A Typhoon is a slightly heavier vehicle family with 4x4 and 6x6 wheeled vehicles but I think they would use bigger 120mm gun/mortars.
For Small 4x4 Tigr vehicles you could have quite a team with 30mm cannon armed turrets, Kornet missiles, Igla twin launchers, this 82mm mortar, as well as light troop transports and vehicles carrying drones and other equipment.
For a standard division I would think Armata and Boomerang and Kurganets and even Typhoon could probably use the 120mm mortars instead, but for very light forces... VDV and recon forces this would be much lighter even when fully loaded up.
It would benefit from being part of the artillery network they have created too.
It was introduced into the Soviet Army back in the 70's already and saw heavy action in the Soviet-Afghanistan War.
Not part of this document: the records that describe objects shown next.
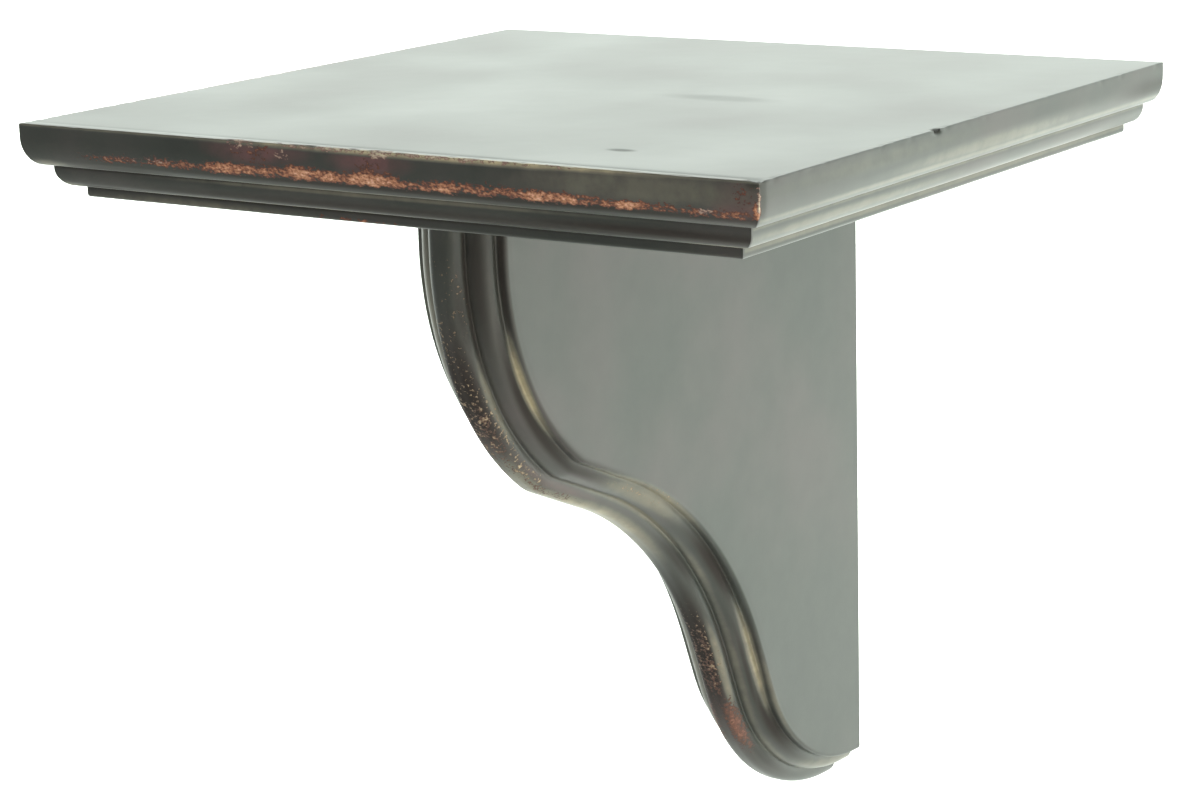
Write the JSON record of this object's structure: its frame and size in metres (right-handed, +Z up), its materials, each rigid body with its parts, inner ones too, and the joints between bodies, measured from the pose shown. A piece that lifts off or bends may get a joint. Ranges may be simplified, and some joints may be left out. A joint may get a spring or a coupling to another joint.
{
  "type": "console bracket",
  "caption": "Bracket shelf: a square board with a stepped moulding on its front and side edges, carried by one upright S-scroll corbel, painted dark and rubbed through at the edges.",
  "frame": {"origin": "middle of the corbel's flat back, the face that is fixed to the wall", "axes": "+Z up, +Y into the wall, +X to the right as seen from the room; the shelf's front edge faces -Y"},
  "size_m": [0.305, 0.299, 0.3128],
  "materials": {
    "shelf_paint": "satin dark grey-green paint on wood, rubbed through to copper-brown along the front edge",
    "corbel_paint": "satin dark grey-green paint on wood, rubbed through to brown on the nose of the scroll"
  },
  "bodies": {
    "root": {"shelf": "shelf_paint", "corbel": "corbel_paint"}
  },
  "joints": []
}
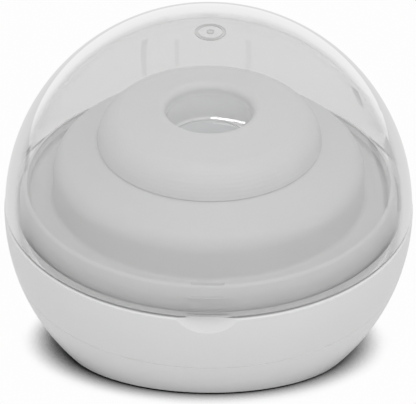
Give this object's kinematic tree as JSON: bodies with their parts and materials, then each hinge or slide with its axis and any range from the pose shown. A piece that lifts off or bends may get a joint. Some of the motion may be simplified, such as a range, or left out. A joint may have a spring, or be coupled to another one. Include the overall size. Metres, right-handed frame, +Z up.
{
  "type": "pacifier sterilizer case",
  "caption": "Ball-shaped pacifier sterilizer case with a clear dome lid hinged at the back, a white base with a leaning seam, and a round seat with a lamp well under the dome.",
  "frame": {"origin": "middle of the foot pad's underside, on the table", "axes": "+Z up from the table, -Y towards the user (finger scoop and catch), +Y towards the lid's hinge, X along the hinge pin"},
  "size_m": [0.085, 0.0874, 0.0731],
  "materials": {
    "shell_white": "glossy white moulded plastic",
    "tray_white": "smooth white moulded plastic",
    "seat_white": "smooth white moulded plastic",
    "dome_clear": "clear polished plastic",
    "lens_quartz": "clear polished quartz",
    "holder_white": "plain white plastic",
    "plug_white": "plain off-white plastic",
    "pad_rubber": "matte grey rubber",
    "seal_silicone": "soft grey silicone",
    "foam_black": "soft black foam tape",
    "screw_steel": "plated steel",
    "socket_steel": "bright steel sheet",
    "magnet_nickel": "nickel plating",
    "lamp_aluminium": "white-coated aluminium board",
    "lamp_package": "ceramic package with a clear cap",
    "board_green": "green lacquered circuit board",
    "chip_black": "black moulding compound",
    "cell_foil": "silver laminate pouch"
  },
  "bodies": {
    "base": {"base_shell": "shell_white", "bottom_cover": "shell_white", "foot_pad": "pad_rubber", "inner_tray": "tray_white", "tray_screws": "screw_steel", "pacifier_seat": "seat_white", "lens_seal": "seal_silicone", "well_lens": "lens_quartz", "lamp_holder": "holder_white", "holder_screws": "screw_steel", "lamp_board": "lamp_aluminium", "uv_lamp": "lamp_package", "sensor_board": "board_green", "lid_sensor": "chip_black", "main_board": "board_green", "controller_chip": "chip_black", "board_plugs": "plug_white", "board_screws": "screw_steel", "usb_shell": "socket_steel", "usb_tongue": "chip_black", "battery_cell": "cell_foil", "battery_foam": "foam_black", "cover_screws": "screw_steel", "hinge_pin": "screw_steel"},
    "lid": {"lid_dome": "dome_clear", "lid_magnet": "magnet_nickel"}
  },
  "joints": [
    {"name": "lid_hinge", "type": "hinge", "parent": "base", "child": "lid", "pos_m": [0, 0.04316, 0.04319], "axis": [-1, 0, 0], "range_deg": [0, 100]}
  ]
}
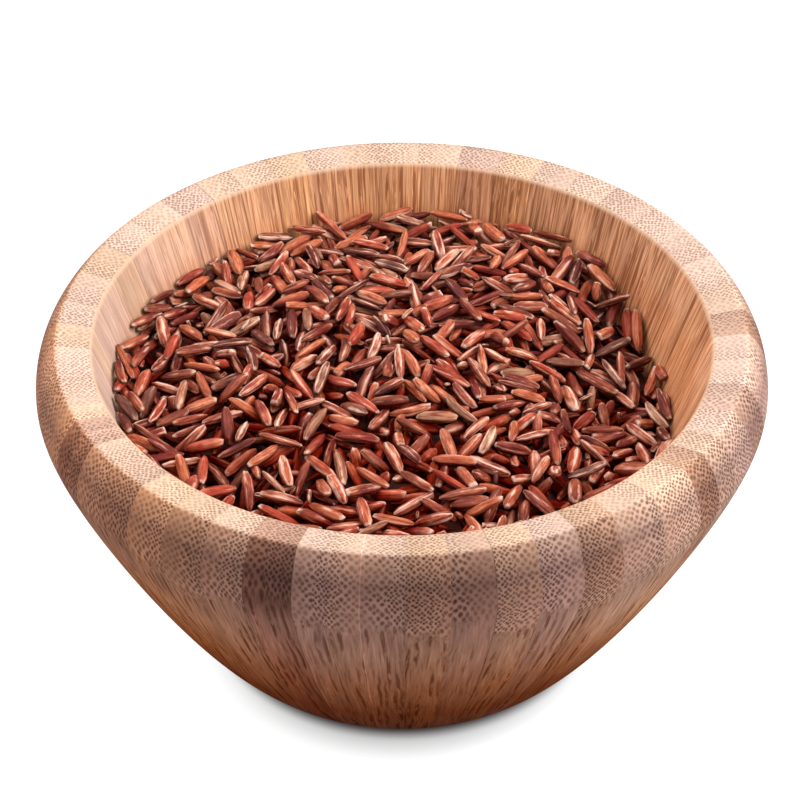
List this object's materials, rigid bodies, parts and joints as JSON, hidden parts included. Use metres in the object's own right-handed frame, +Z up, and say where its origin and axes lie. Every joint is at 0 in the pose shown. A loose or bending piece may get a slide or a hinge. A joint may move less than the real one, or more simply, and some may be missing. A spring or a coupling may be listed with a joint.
{
  "type": "bowl of red rice",
  "caption": "Small thick-walled bamboo bowl with a flat foot, rounded shoulder and level rim, filled with a heap of dry long-grain red rice.",
  "frame": {"origin": "centre of the bowl's flat foot, on the surface it stands on", "axes": "+Z up along the bowl's axis of turning; -Y towards the viewer, +X to the viewer's right"},
  "size_m": [0.12, 0.12, 0.06],
  "materials": {
    "bamboo": "glued bamboo staves turned and oiled, low satin sheen, fibre dots on the rim and streaks down the wall",
    "red_rice": "dry whole-grain bran, mahogany red with pale tips and scuffs, faint sheen"
  },
  "bodies": {
    "root": {"bamboo_bowl": "bamboo", "red_rice": "red_rice"}
  },
  "joints": []
}
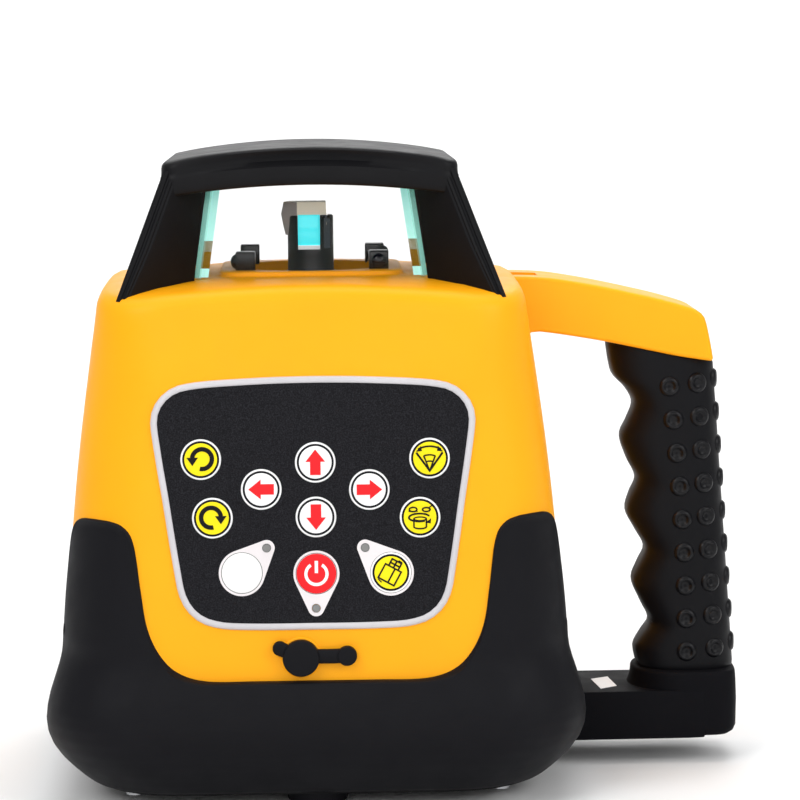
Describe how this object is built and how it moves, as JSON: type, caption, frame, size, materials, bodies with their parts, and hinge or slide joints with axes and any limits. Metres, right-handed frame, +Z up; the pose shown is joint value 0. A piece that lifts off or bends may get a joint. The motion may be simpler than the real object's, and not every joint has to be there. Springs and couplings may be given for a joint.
{
  "type": "rotating laser level",
  "caption": "Self-levelling rotating laser level: rounded casing in a rubber boot, glazed rotor head under a roofed cage, membrane keypad and a side carrying handle.",
  "frame": {"origin": "mouth of the tripod thread, level with the feet, under the rotor's axis", "axes": "+Z up along the rotor's axis, keypad towards -Y, carrying handle towards +X"},
  "size_m": [0.221, 0.168, 0.203],
  "materials": {
    "yellow_casing": "fine-grained moulded plastic",
    "black_rubber": "soft matt rubber",
    "black_plastic": "grained moulded plastic",
    "clear_glass": "clear float glass",
    "prism_glass": "coated optical glass",
    "steel": "turned steel",
    "aluminium": "anodised",
    "brass": "turned brass",
    "circuit_board": "solder-masked laminate",
    "overlay_black": "finely textured film",
    "bezel_silver": "silver-white moulding",
    "key_yellow": "printed film",
    "key_white": "printed film",
    "key_red": "printed film",
    "led_grey": "unlit lamp window",
    "cell_wrap": "shrink sleeve",
    "seal_foam": "pale foam"
  },
  "bodies": {
    "housing": {"upper_casing": "yellow_casing", "rubber_boot": "black_rubber", "base_plate": "black_plastic", "rubber_feet": "black_rubber", "tripod_insert": "brass", "roof_cage": "black_plastic", "front_glass": "clear_glass", "rear_glass": "clear_glass", "left_glass": "clear_glass", "right_glass": "clear_glass", "remote_receivers": "black_plastic", "dust_seal": "seal_foam", "gimbal_frame": "aluminium", "level_motor_x": "steel", "level_motor_y": "steel", "keypad_overlay": "overlay_black", "keypad_bezel": "bezel_silver", "keypad_board": "circuit_board", "status_leds": "led_grey", "main_board": "circuit_board", "charge_socket": "black_plastic", "port_cover_anchor": "black_rubber", "battery_holder": "black_plastic", "battery_cells": "cell_wrap", "door_hinge_pin": "steel", "handle_grip": "black_rubber", "handle_core": "black_plastic", "lower_arm": "black_plastic", "casing_screws": "steel"},
    "gimbal": {"gimbal_ring": "aluminium", "ring_pins": "steel"},
    "laser_head": {"laser_tube": "aluminium", "collimator_lens": "clear_glass", "laser_diode_module": "brass", "spindle_bearings": "steel", "tube_pins": "steel", "spin_motor": "steel", "drive_belt": "black_rubber", "level_sensors": "clear_glass"},
    "rotor": {"prism_housing": "black_plastic", "pentaprism": "prism_glass", "spindle": "steel", "rotor_pulley": "black_plastic"},
    "motor_shaft": {"motor_pulley": "brass"},
    "nut_x": {"traveller_nut_x": "brass"},
    "nut_y": {"traveller_nut_y": "brass"},
    "port_flap": {"port_cover": "black_rubber"},
    "door": {"battery_door": "black_plastic"},
    "knob": {"door_knob": "black_plastic"},
    "button_turn_left": {"key_turn_left": "key_yellow"},
    "button_turn_right": {"key_turn_right": "key_yellow"},
    "button_up": {"key_up": "key_white"},
    "button_down": {"key_down": "key_white"},
    "button_left": {"key_left": "key_white"},
    "button_right": {"key_right": "key_white"},
    "button_scan": {"key_scan": "key_yellow"},
    "button_speed": {"key_speed": "key_yellow"},
    "button_manual": {"key_manual": "key_white"},
    "button_power": {"key_power": "key_red"},
    "button_shock": {"key_shock": "key_yellow"}
  },
  "joints": [
    {"name": "tilt_y", "type": "hinge", "parent": "housing", "child": "gimbal", "pos_m": [0, 0, 0.112], "axis": [0, 1, 0], "range_deg": [-5, 5]},
    {"name": "tilt_x", "type": "hinge", "parent": "gimbal", "child": "laser_head", "pos_m": [0, 0, 0.112], "axis": [1, 0, 0], "range_deg": [-5, 5]},
    {"name": "head_spin", "type": "hinge", "parent": "laser_head", "child": "rotor", "pos_m": [0, 0, 0.165], "axis": [0, 0, 1], "continuous": true},
    {"name": "motor_spin", "type": "hinge", "parent": "laser_head", "child": "motor_shaft", "pos_m": [-0.027, 0, 0.148], "axis": [0, 0, 1], "continuous": true},
    {"name": "nut_x_travel", "type": "slide", "parent": "housing", "child": "nut_x", "axis": [0, 0, 1], "range_m": [-0.0034, 0.0034]},
    {"name": "nut_y_travel", "type": "slide", "parent": "housing", "child": "nut_y", "axis": [0, 0, 1], "range_m": [-0.0039, 0.0039]},
    {"name": "port_cover_hinge", "type": "hinge", "parent": "housing", "child": "port_flap", "pos_m": [0.005, -0.0791, 0.049], "axis": [0, 0, 1], "range_deg": [0, 100]},
    {"name": "battery_door_hinge", "type": "hinge", "parent": "housing", "child": "door", "pos_m": [0, 0.07779, 0.06077], "axis": [-1, 0, 0], "range_deg": [0, 95]},
    {"name": "door_knob_turn", "type": "hinge", "parent": "door", "child": "knob", "pos_m": [0, 0.07059, 0.12336], "axis": [0, 0.9951, 0.0985], "range_deg": [0, 90]},
    {"name": "press_turn_left", "type": "slide", "parent": "housing", "child": "button_turn_left", "axis": [0, 0.9951, -0.0985], "range_m": [0, 0.0005], "stiffness_N_per_m": 800},
    {"name": "press_turn_right", "type": "slide", "parent": "housing", "child": "button_turn_right", "axis": [0, 0.9951, -0.0985], "range_m": [0, 0.0005], "stiffness_N_per_m": 800},
    {"name": "press_up", "type": "slide", "parent": "housing", "child": "button_up", "axis": [0, 0.9951, -0.0985], "range_m": [0, 0.0005], "stiffness_N_per_m": 800},
    {"name": "press_down", "type": "slide", "parent": "housing", "child": "button_down", "axis": [0, 0.9951, -0.0985], "range_m": [0, 0.0005], "stiffness_N_per_m": 800},
    {"name": "press_left", "type": "slide", "parent": "housing", "child": "button_left", "axis": [0, 0.9951, -0.0985], "range_m": [0, 0.0005], "stiffness_N_per_m": 800},
    {"name": "press_right", "type": "slide", "parent": "housing", "child": "button_right", "axis": [0, 0.9951, -0.0985], "range_m": [0, 0.0005], "stiffness_N_per_m": 800},
    {"name": "press_scan", "type": "slide", "parent": "housing", "child": "button_scan", "axis": [0, 0.9951, -0.0985], "range_m": [0, 0.0005], "stiffness_N_per_m": 800},
    {"name": "press_speed", "type": "slide", "parent": "housing", "child": "button_speed", "axis": [0, 0.9951, -0.0985], "range_m": [0, 0.0005], "stiffness_N_per_m": 800},
    {"name": "press_manual", "type": "slide", "parent": "housing", "child": "button_manual", "axis": [0, 0.9951, -0.0985], "range_m": [0, 0.0005], "stiffness_N_per_m": 800},
    {"name": "press_power", "type": "slide", "parent": "housing", "child": "button_power", "axis": [0, 0.9951, -0.0985], "range_m": [0, 0.0005], "stiffness_N_per_m": 800},
    {"name": "press_shock", "type": "slide", "parent": "housing", "child": "button_shock", "axis": [0, 0.9951, -0.0985], "range_m": [0, 0.0005], "stiffness_N_per_m": 800}
  ],
  "couplings": [
    {"joint": "motor_spin", "follows": "head_spin", "ratio": 3},
    {"joint": "nut_x_travel", "follows": "tilt_x", "m_per_rad": -0.038},
    {"joint": "nut_y_travel", "follows": "tilt_y", "m_per_rad": -0.044}
  ]
}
Quite unique even to this day! One of many "no analogue" weapons in the Russia or Soviet arsenal.
I believe the French also have a range of automatic mortars... they have mounted some on small boats...
Quite a potent weapon that is not particularly heavy.
Quite interestingly I seem to remember a plan to fit a Vasilek... to a Humvee... it was an American programme... the Vasilek was chosen because of its size and calibre and fire power... pretty sure it didn't make it to service but would be quite interesting... the core advantage of the Vasilek is that being an 82mm mortar it can use all the 82mm Soviet and Russian and eastern european ammo stocks, but can also fire western 81mm ammo too... though with slightly reduced performance to normal weapons.
Had a look at the US army started with the Vasilek on he Humvee and called it the Scorpion... but obviously cheap and simple is a problem for the US so the made it much more complicated and expensive...
https://www.thedrive.com/the-war-zone/20077/army-shows-off-awesome-automatic-mortar-system-thats-still-too-expensive-to-field
It had spent years before that experimenting with a weapon system known as Scorpion, consisting of a simpler Humvee-mounted Soviet-designed 2B9 Vasilek soft-recoil, semi-automatic mortar. That weapon feeds from four-round magazines and has a practical rate of fire of up to 180 rounds per minute.